Habibi noted that the treaties are old and the parties should eventually convene to discuss how to update them. While it would have been preferable for Canada to act earlier, options remain. “There are drawbacks with each of these approaches,” she noted. “There is no perfect solution. But some action is better than silent contravention of international law.”
It was also noted that the flexibility of drug conventions is limited if their core objectives are to be met. Newman told the committee it’s “not up to individual states to choose to follow some provisions of a treaty and not others. Canada would certainly object if its treaty partners did that in the context of their trade commitments to Canada, their open human rights commitments, or anything else,” the committee’s report states.
Newman also spoke to the committee of the possibility of delaying passage of Bill C-45 until the issue of Canada’s legal status vis-a-vis the conventions is clarified and so that Canada doesn’t “become an international treaty violator more than necessary.”
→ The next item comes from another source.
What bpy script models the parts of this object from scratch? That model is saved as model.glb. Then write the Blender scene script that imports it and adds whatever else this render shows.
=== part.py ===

In terms of potential moves against Canada for violating the drug conventions, Habibi noted that the international drug control regime also governs the legal trade of narcotic drugs and psychotropic substances.
“As a last resort, the International Narcotics Control Board, a quasi-judicial body responsible for monitoring compliance with the international drug control treaties, has the ability to impose sanctions on parties that are out of compliance with the treaties — though — they have never taken this action before,” she noted.